Deep listening involves the practice of neutrality. To become neutral to the sounds in your environment and to allow any thoughts to enter your mind and then gently guiding your awareness back to the sound. It’s not about punishing yourself for being distracted but allowing yourself to be free, to listen loosely to where the sounds are coming from. When you allow yourself to be taken anywhere in the sound, you will go where you need to. It’s a shift in perspective, which takes you deeper into the immersive experience of a sound bath. The longer you attend sound baths and practice deep listening, the better you will be become at surrendering to the sound and allowing healing to occur.
Some people ask whether it’s ok if they fall asleep during a sound bath. I believe that if you are so tired that you fall asleep throughout the whole session, then your body needed to rest in this way and that’s ok. It doesn’t mean you are bad at a sound bath, only that you are tired. However, the shifts in consciousness and awareness occur when we are truly present and listening deeply. This is the space where connectedness lies and the true experience of a sound bath.
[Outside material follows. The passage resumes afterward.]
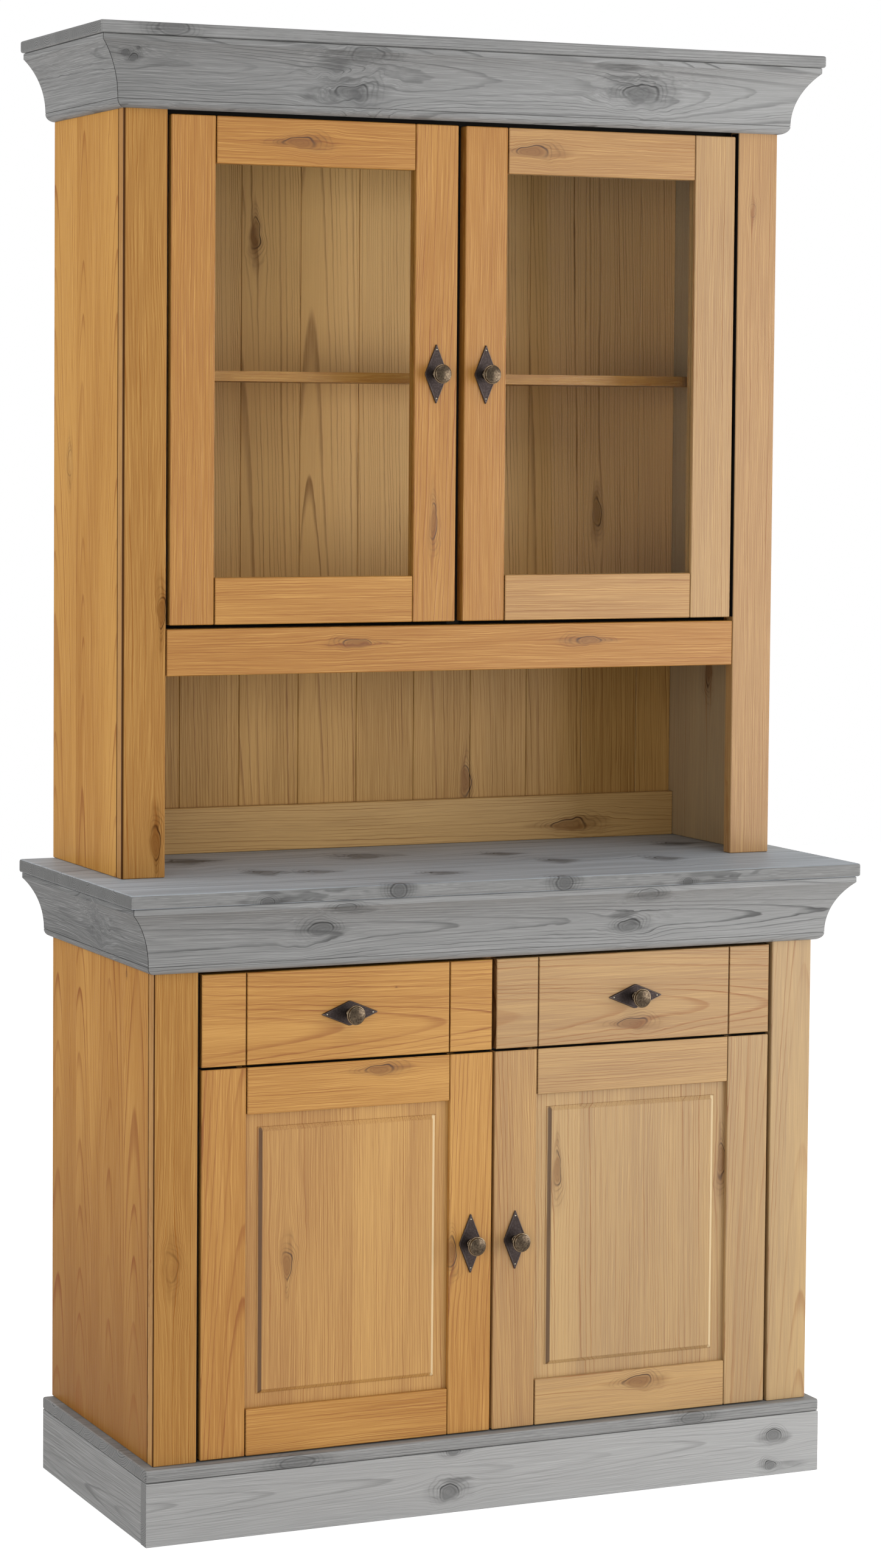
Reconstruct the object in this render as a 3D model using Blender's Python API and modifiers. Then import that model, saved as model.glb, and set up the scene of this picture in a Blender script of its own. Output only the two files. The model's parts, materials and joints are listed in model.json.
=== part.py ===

Every sound bath I play is unique and depends on the energy in the room, during that day, the focus for the session and the bowls which are chosen to play. I believe the experience for the listener is also unique and you receive only what you are able to during that particular time.
Each sound bath will usually last approx. 45-60mins and at the end of the session you will be gentle woken, allowing time for reflection and integration back into the here and now.